Emily was strong, telling me story after story of Isaac, until we stood in front of the headstone where Isaac's name was written underneath the cross. She started to tear up and choke on her words. "Even though it was five years ago I still feel it. Ill sit here all day during the summer and talk to him, I tell him what the girls are up to, I tell him the things Im doing in his name. I miss him everyday."
Emily volunteers her time now, welcoming soldiers when they come back from Afghanistan and Iraq.
"The homecomings are the hardest, because Ill never get that. Ill never get to see Isaac coming off of the plane and come into my arms."
Emily still has questions. Why was his body in tact after an IED blast? Why don't the soldiers in his unit keep in touch when they can? She looks for the answers in the homecomings, the wakes, the funerals, and the fundraisers she attends.
This time of year is the hardest. Driving past flower shops with mothers day greetings, walking past Memorial Day picnics, and remembering his birthday. His birthday often fell on Memorial Day.

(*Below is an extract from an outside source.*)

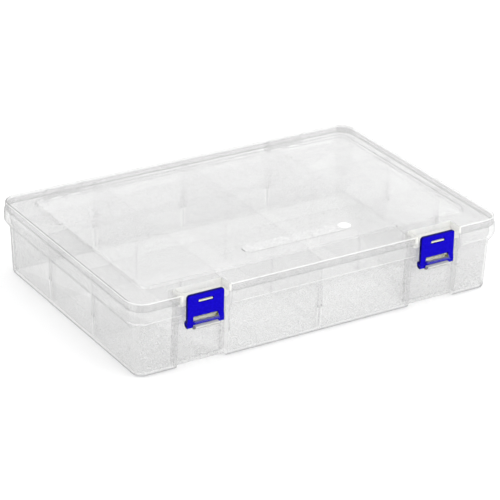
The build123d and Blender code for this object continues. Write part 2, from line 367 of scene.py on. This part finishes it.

"Memorial day will never be the same. He was a Memorial Day baby. People sacrifice and give everything. It has become more than the picnics and ballgames for me."
And as Emily looked down thinking of Isaac, I walked away, letting her alone with Isaac. She sat with him, cleaning up his grave, looking around the cemetery where over 30,000 veterans have been laid to rest. Some died sleeping softly in their beds, some taken at the young age of 18 in Iraq or Afghanistan, and some, like Isaac, will always in their mothers minds still be the same 26-year-old kid they sent off to war.
He will still love the Yankees and still love hip-hop especially Biggie Small, and in Emily's eyes, will be waiting to meet her on the other side some day.
And as I left that small apartment in the housing projects in the Bronx I couldn't help but think of the sacrifice paid by the many who willingly gave their lives, and the sacrifice of those mothers who never got to see them come home.
Underneath a street sign marked Pvt. Isaac Cortez Way in the Bronx lies a photo of Isaac in a small garden next to his old apartment. You would pass it and miss it if you weren't looking.
"I know he is watching, when I see a rainbow, or a flower, somewhere in the middle of the Bronx, I know its him." Emily said.
Flowers seldom grow in the Bronx, but every once in a while, you'll see one. When you do you can believe Isaac is smiling on the neighborhood, still rooting for the Yankees and listening to Biggie Small.